On Thursday, Colbert appeared eager to show that he's so much more than the strident guy he played on his talk show.

"I won't be doing the new show in character, so we'll all get to find out how much of him was me," he told ABC. "I'm looking forward to it."

Jon Stewart, whose "Daily Show" provided Colbert with his first significant TV stage, is convinced his friend is the right man for the job.

"He's a uniquely talented individual," Stewart told Vulture.com in an interview published before the official announcement. "He's wonderful in 'Colbert Report,' but he's got gears he hasn't even shown people yet. He would be remarkable."

James Poniewozik, the television critic for Time magazine, also had raves for Colbert, calling him "the quickest mind in late night," but he expressed concern that Colbert might be forced to sand down some of his edges for broadcast network television.

"Colbert is specifically not for everyone; he's geekily intelligent, blisteringly funny and has a distinct, often political, point of view," he wrote. "Take that away, and you take away everything."

With Colbert's selection, CBS bypassed a chance to dramatically shake up late-night television by choosing a woman -- Chelsea Handler and Ellen DeGeneres had been mentioned as possibilities -- or an African-American. Then again, network president and CEO Les Moonves tried shaking up the evening news a few years ago by embracing Katie Couric and a more magazine-like approach, and it blew up in his face.

"Colbert," Moonves said Thursday, "is one of the most inventive and respected forces on television. David Letterman's legacy and accomplishments are an incredible source of pride for all of us here, and today's announcement speaks to our commitment of upholding what he established for CBS in late night."

The new gig is a huge upgrade for Colbert, who first came into prominence as a hilarious contributor on "The Daily Show." He proved to be so popular in his five years with the show that he was rewarded in 2005 with his own spinoff program following Stewart's.
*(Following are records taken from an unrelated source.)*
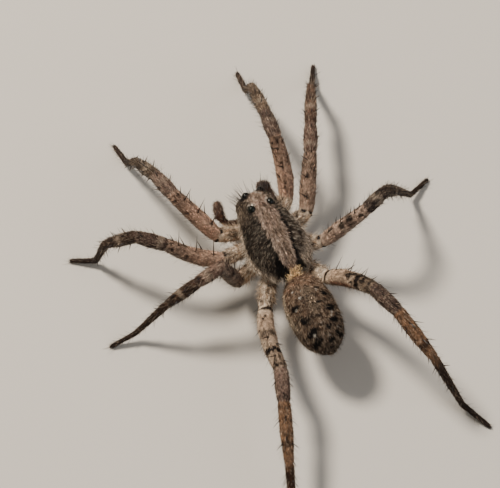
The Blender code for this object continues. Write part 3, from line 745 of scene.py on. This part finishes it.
def paintPalp(name, points, fine):
    if "left" in name:
        tipward = soft(inBody(points)[:, 1], 4.7, 5.2) * 0.25
    else:
        tipward = soft(points[:, 2], 3.2 * mm, 2.4 * mm)
    colour = mix(bodyTones["palp"] * 0.4, bodyTones["palp"], fine)
    colour = mix(colour, legLine, soft(cloud(points, 0.30 * mm, 33), 0.52, 0.66) * 0.8)
    return mix(colour, bodyTones["palpTip"], tipward * soft(fine, 0.1, 0.6))


def paint(points, nodeOf):
    # the markings' colours at places on the flesh, given the CAD node that each belongs to
    colours = np.zeros((len(points), 3))
    for index in np.unique(nodeOf):
        name = fleshNodes[index]
        here = nodeOf == index
        spot = points[here]
        fine = cloud(spot, 0.14 * mm, 31)
        if name == "carapace":
            colours[here] = paintCarapace(spot)
        elif name == "abdomen":
            colours[here] = paintAbdomen(spot)
        elif name.startswith("leg_"):
            colours[here] = paintLeg(name, spot)
        elif name.startswith("pedipalp"):
            colours[here] = paintPalp(name, spot, fine)
        elif name.startswith("chelicera"):
            colours[here] = mix(bodyTones["dark"] * 0.7, bodyTones["faceGrey"], soft(fine, 0.4, 0.9) * 0.6)
        elif name == "spinnerets":
            colours[here] = bodyTones["abdomen"] * 0.8
        else:
            colours[here] = mix(bodyTones["dark"] * 0.6, bodyTones["under"], fine)
    return colours


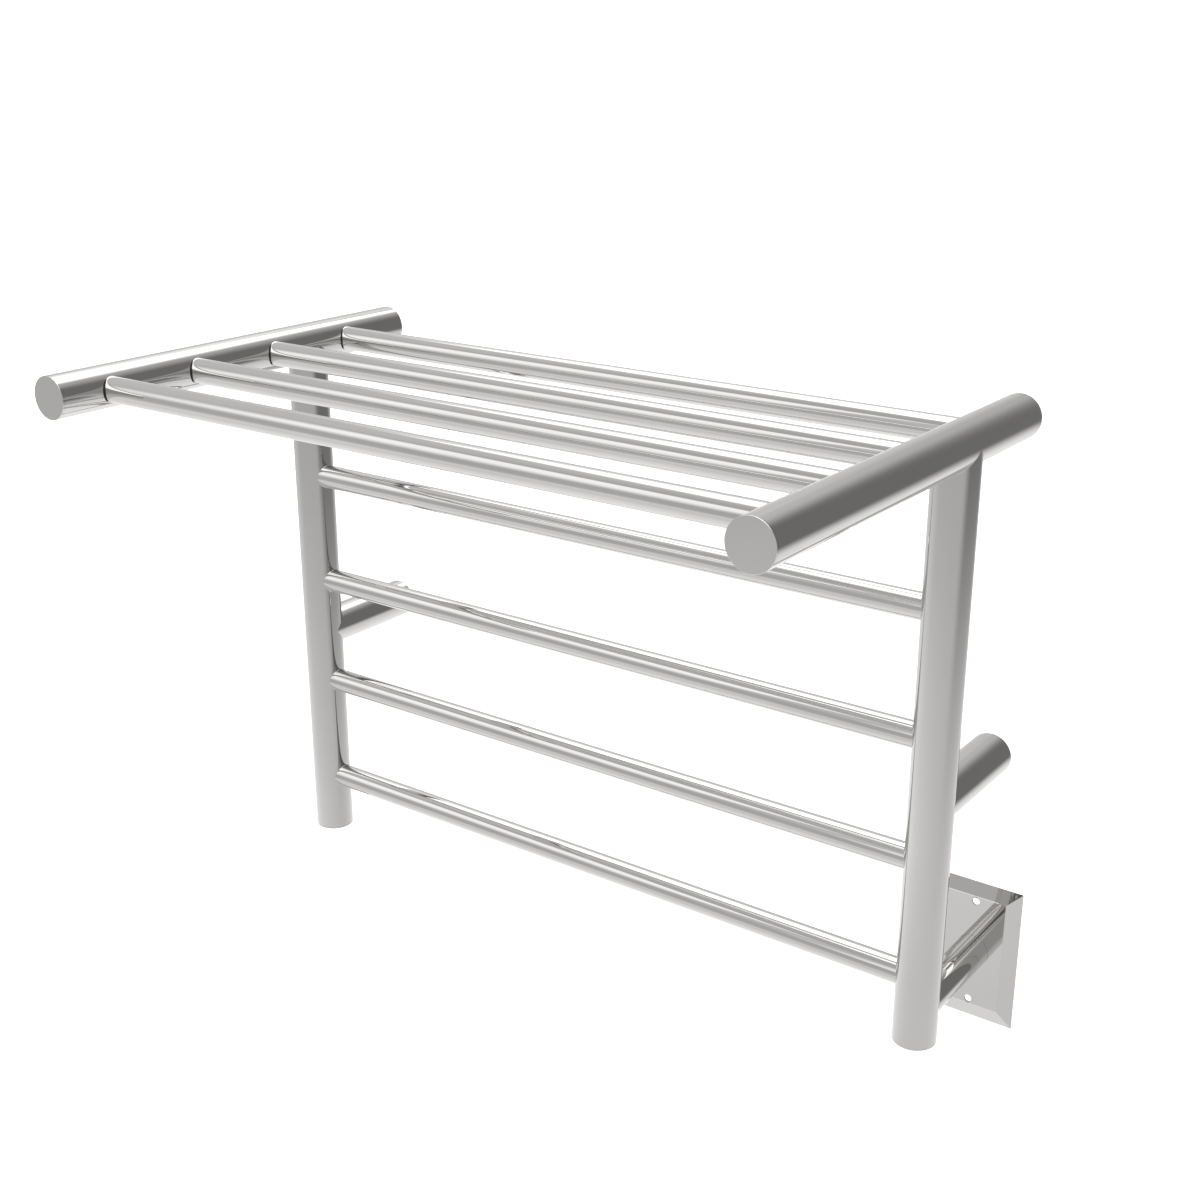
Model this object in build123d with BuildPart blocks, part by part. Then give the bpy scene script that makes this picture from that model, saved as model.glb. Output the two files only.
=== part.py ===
"""Wall-mounted, hard-wired towel warmer rack with a four-bar shelf over a four-rung ladder.

Frame: +Z up, +X to the right of someone facing the wall, +Y into the wall. The origin is on the wall,
at the centre of the four wall screws. All sizes are in millimetres.
"""

import os

from build123d import *

# ---- driving dimensions ----

TUBE_D = 31.75  # uprights, headers and standoffs
TUBE_WALL = 1.2
BAR_D = 19.05  # rungs and shelf bars
BAR_WALL = 1.0
ARM_D = 25.4  # wiring arm
ARM_WALL = 1.2

SPAN = 572.0  # between the axes of the two uprights
UPRIGHT_TO_WALL = 97.5  # axis of the uprights to the wall
HEADER_LENGTH = 348.5  # wall to the headers' front faces
HEADER_RISE = 435.0  # foot of the uprights to the headers' axis
STANDOFF_RISE = 186.5  # foot of the uprights to the standoffs' axis
ARM_RISE = 25.0  # foot of the uprights to the wiring arm's axis

RUNG_RISE = 50.0  # foot of the uprights to the lowest rung
RUNG_PITCH = 91.5
SHELF_SETBACK = 45.0  # headers' front faces to the front shelf bar
SHELF_PITCH = 79.75
BAR_COUNT = 4  # rungs, and shelf bars

CAP_THICKNESS = 1.5
CAP_SPIGOT = 5.0
SLIP = 0.05  # radial gap of a spigot or plug in its tube
WELD_GAP = 0.02  # gap at a saddle joint, which the weld fills
BAR_ENTRY = 5.4  # how far a bar reaches into the tube that holds it

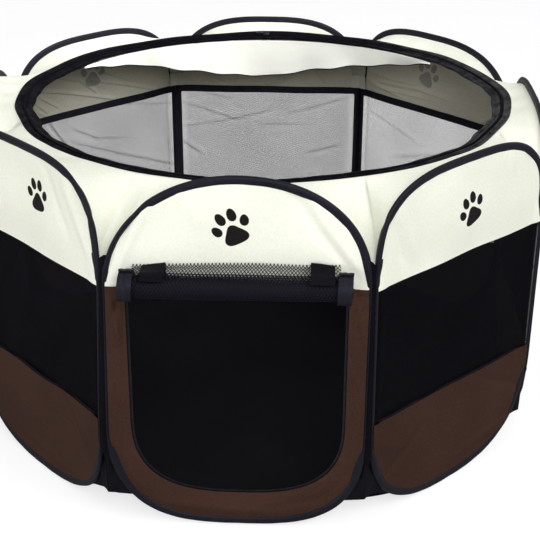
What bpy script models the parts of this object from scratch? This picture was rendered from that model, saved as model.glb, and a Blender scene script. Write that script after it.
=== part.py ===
"""A pop-up pet playpen: eight cloth and mesh walls on sprung wire hoops, a cloth floor and a roof collar.

Metres, +Z up. The origin is on the ground under the middle of the octagon, and the door faces -Y.
Every wall is drawn flat in its own plane (X along the wall, Y up, Z outwards) and then stood up on its
side of the octagon. An empty stands on each hinge line, and turning one folds the walls beyond it.
"""

import math

import bmesh
import bpy
from mathutils import Matrix, Vector

# The octagon of walls
SIDES = 8
ACROSS = 0.730  # between the middle planes of opposite walls

# The hoop of each wall, measured to the middle of its wire
HOOP_TO_CORNER = 0.0072  # from the wire to the octagon's corner, along the wall
ARCH_TOP = 0.4417  # the front wall's
ARCH_POWER = 2.05  # 2 would be half an ellipse
OTHER_ARCH_DROP = 0.0042  # the other walls' arches stand this much lower
OTHER_ARCH_POWER = 3.0  # and have fuller shoulders
HOOP_FOOT = 0.0055
FOOT_POWER = 2.6  # 2 would round the feet as an ellipse
ARCH_STEPS = 12
WIRE_RADIUS = 0.0015

# Seams between cream cloth, mesh and brown cloth
UPPER_SEAM = 0.320
LOWER_SEAM = 0.138

# Cloth, binding and clearances
CLOTH = 0.0012
BINDING_RADIUS = 0.0050
BINDING_WALL = 0.0012
BINDING_MOUTH = 0.0020
EDGE_TO_WIRE = 0.0005
SEAM_GAP = 0.0004
GAP = 0.0004
CLOTH_TO_BINDING = 0.0012

# Window nets: a plain grid of openings stands for the fine mesh
NET_COLUMNS = 6
NET_ROWS = 4
NET_BAR = 0.008

# Floor and its gussets
FLOOR_THICKNESS = 0.0020
FLOOR_MARGIN = 0.0070
FLOOR_DRAWN_IN = 0.018
FLOOR_LAP = 0.0030
GUSSET_TOP = 0.115
GUSSET_FOOT = 0.038

# Hinges: mountain corners fold inwards face to face, so their hinge line lies inside the walls
MOUNTAIN_INSET = 0.0054

# Roof: the collar runs from the arches to a round opening edged by a zip band
COLLAR_DEPTH = 0.065  # from the walls' middle planes in to the opening
BAND_WIDTH = 0.024
BAND_DROP = 0.0042
BAND_THICKNESS = 0.0015
BAND_HEIGHT = 0.4227
BAND_STEPS = 64
COLLAR_CORNER = 0.342  # how low the collar's cloth reaches between two arches
COLLAR_TO_BAND = 0.0016

# The loose facing inside the back of the opening
FACING_START = math.radians(39)
FACING_END = math.radians(149)
FACING_DROP = 0.059
FACING_END_DROP = 0.0020
FACING_STEPS = 22
FACING_TOP_GAP = 0.0030
FACING_INSET = 0.0022

# The doorway, measured to the middle of its zip
DOOR_TO_HOOP = 0.0175
DOOR_FOOT = 0.044
DOOR_SPRING = 0.150
DOOR_POWER = 2.8
ZIP_WIDTH = 0.0070
ZIP_THICKNESS = 0.0016

# The rolled door flap
ROLL_ABOVE_SEAM = 0.011  # its axis, over the seam of cream cloth and doorway
ROLL_RADIUS = 0.0150
ROLL_END_RADIUS = 0.0195
ROLL_CORE = 0.0030
ROLL_TURNS = 5
ROLL_POINTS = 24  # for each turn
ROLL_OVERHANG = 0.0045  # past the middle of the zip
EDGE_TAPE_WIDTH = 0.0155
EDGE_TAPE = 0.0022
FLAP_CLOTH = 0.0010
FLAP_SLACK = 0.0020  # how far the flap's seam lies above the roll's top
FLAP_SEAM_WIDTH = 0.0060
FLAP_SHORT = 0.0008  # the single layer stops this far short of the roll's top
ROLL_CLEARANCE = 0.0009

# Hook-and-loop tabs behind the roll
TAB_WIDTH = 0.026
TAB_LENGTH = 0.046
TAB_CENTRES = (-0.094, 0.092)
TAB_ABOVE_AXIS = 0.0150

# Zip sliders and pulls
SLIDER_WIDTH = 0.0080
SLIDER_LENGTH = 0.0090
SLIDER_DEPTH = 0.0026
SLIDER_BEVEL = 0.0007
SLIDER_NARROW_END = 0.0056
SLIDER_OVER_BAND = 0.0008
DOOR_SLIDER_BELOW_SEAM = 0.0065
BRIDGE_SPAN = 0.0072
BRIDGE_BAR = 0.0012
BRIDGE_ROOM = 0.0018
BRIDGE_LIP = 0.0001  # the bar stands this much proud of its posts
PULL_LENGTH = 0.0165
PULL_WIDTH = 0.0052
PULL_THICKNESS = 0.0010
PULL_RIM = 0.0012
PULL_GRIP_RIM = 0.0018
PULL_CORNER = 0.0013
PULL_EYE_WIDTH = 0.0026
PULL_EYE_LENGTH = 0.0050

# Guides
HOLDER_SIZE = 0.020
MERGE_DISTANCE = 0.0001

APOTHEM = ACROSS / 2
HALF_CORNER = math.pi / SIDES
HOOP_HALF_WIDTH = APOTHEM * math.tan(HALF_CORNER) - HOOP_TO_CORNER
DOOR_HALF_WIDTH = HOOP_HALF_WIDTH - DOOR_TO_HOOP
ROLL_RIGHT = DOOR_HALF_WIDTH + ROLL_OVERHANG
ROLL_LEFT = -ROLL_RIGHT
ROLL_HEIGHT = UPPER_SEAM + ROLL_ABOVE_SEAM
FLAP_SEAM = ROLL_HEIGHT + ROLL_RADIUS + FLAP_SLACK
TAB_TOP = ROLL_HEIGHT + TAB_ABOVE_AXIS
DOOR_SLIDER_HEIGHT = UPPER_SEAM - DOOR_SLIDER_BELOW_SEAM
OPENING_RADIUS = APOTHEM - COLLAR_DEPTH
PANEL_EDGE = WIRE_RADIUS + EDGE_TO_WIRE  # how far a panel's edge stays inside the hoop's centre line
WALLS = {
    "front": -90, "front_right": -45, "right": 0, "back_right": 45,
    "back": 90, "back_left": 135, "left": 180, "front_left": -135,
}
# Each wall hangs on the one before it, going both ways round from the front
CHAINS = (
    ("front", "front_right", "right", "back_right", "back"),
    ("front", "front_left", "left", "back_left"),
)
VALLEYS = {("front", "front_right"), ("right", "back_right"), ("front_left", "left")}


def clear_scene():
    for obj in list(bpy.data.objects):
        bpy.data.objects.remove(obj, do_unlink=True)


def make_collection(name):
    collection = bpy.data.collections.new(name)
    bpy.context.scene.collection.children.link(collection)
    return collection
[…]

"Simply being a guest on David Letterman's show has been a highlight of my career," Colbert said in a statement. "I never dreamed that I would follow in his footsteps, though everyone in late night follows Dave's lead.

"I'm thrilled and grateful that CBS chose me," Colbert added, before taking a playful dig at Letterman's familiar grin: "Now, if you'll excuse me, I have to go grind a gap in my front teeth."